Ces affaires récentes sont-elles comparables à l'affaire Merah? 

Mohamed Merah n'était pas fou, mais l'enquête a révélé qu'il avait le profil d'un tueur en série psychopathe. Dans le cas de l'affaire Merah, on avait affaire à des attentats ciblés, élaborés et planifiés, comme dans le cas de Nemmouche en Belgique. Contrairement à ce semi-professionnalisme, à Joué-lès-Tours et à Dijon, on atteint le paroxysme du loup solitaire: n'importe qui peut attaquer un commissariat ou prendre sa voiture et foncer en criant «Allah akbar». Ces personnes sont totalement imprévisibles, et leurs actions sont impossibles à anticiper. On était bien loin d'imaginer que des déséquilibrés puissent prendre au pied de la lettre les appels de l'Etat islamique. Cela rend possible des vagues de meurtres à répétition. Les forces de l'ordre deviennent des cibles, on peut craindre des enlèvements…

Comment la France peut-elle faire face à cette mutation de l'action terroriste? 

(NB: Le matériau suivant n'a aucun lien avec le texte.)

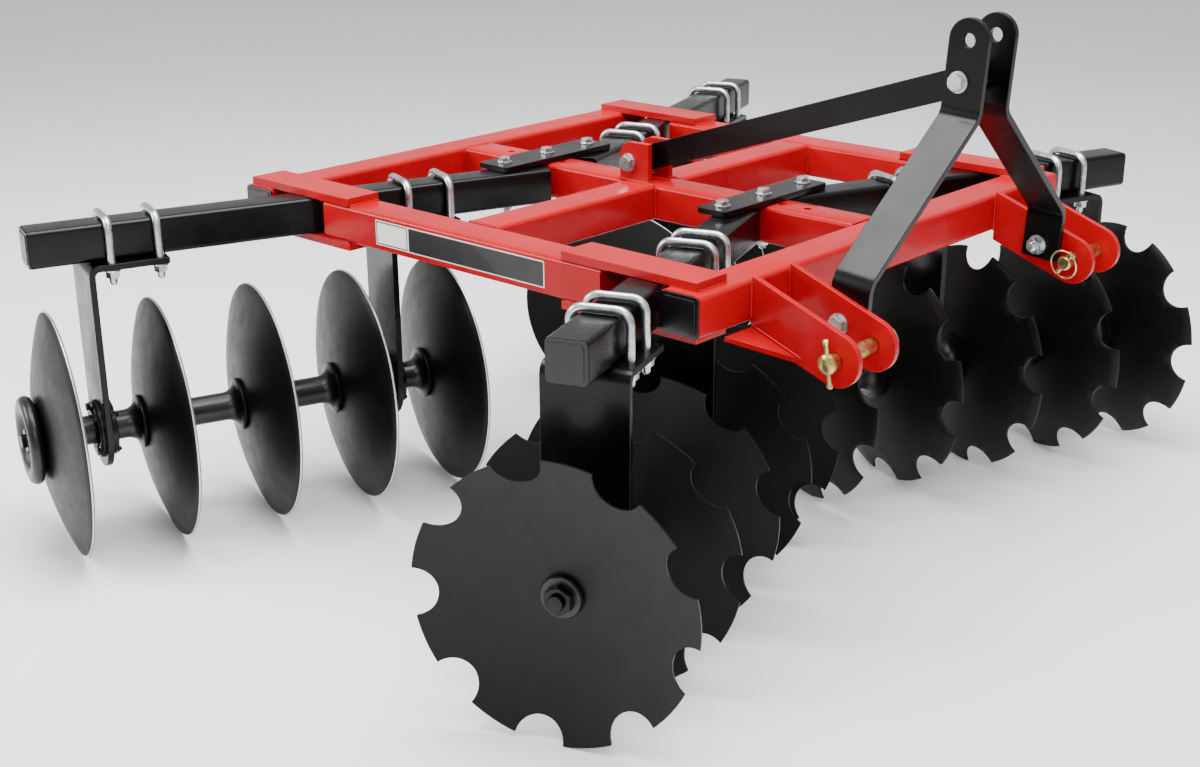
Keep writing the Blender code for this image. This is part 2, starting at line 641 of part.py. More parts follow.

Personne n'est équipé pour répondre à une menace par essence imprévisible et diffuse. Il faut un travail de détection extrêmement précoce, qui exige un débat public sur les moyens que nous voulons mettre en œuvre pour contrer le terrorisme. Aujourd'hui, le travail de détection est assez efficace, mais le suivi l'est beaucoup moins. Il faut 25 personnes pour surveiller un individu 24 heures sur 24. La question est celle de l'internement préventif des individus dangereux. Sommes-nous prêts à renoncer à une partie de nos libertés individuelles pour assurer l'ordre public? Ce sera tout le débat des années à venir. Mais de toute façon, la réponse policière, si elle est indispensable, ne sera pas suffisante. La lutte contre le terrorisme est aussi un enjeu social. 

* Hugues Moutouh a été conseiller spécial du ministre de l'Intérieur. Il est désormais avocat. Il est l'auteur de 168 heures chrono: la traque de Mohamed Merah.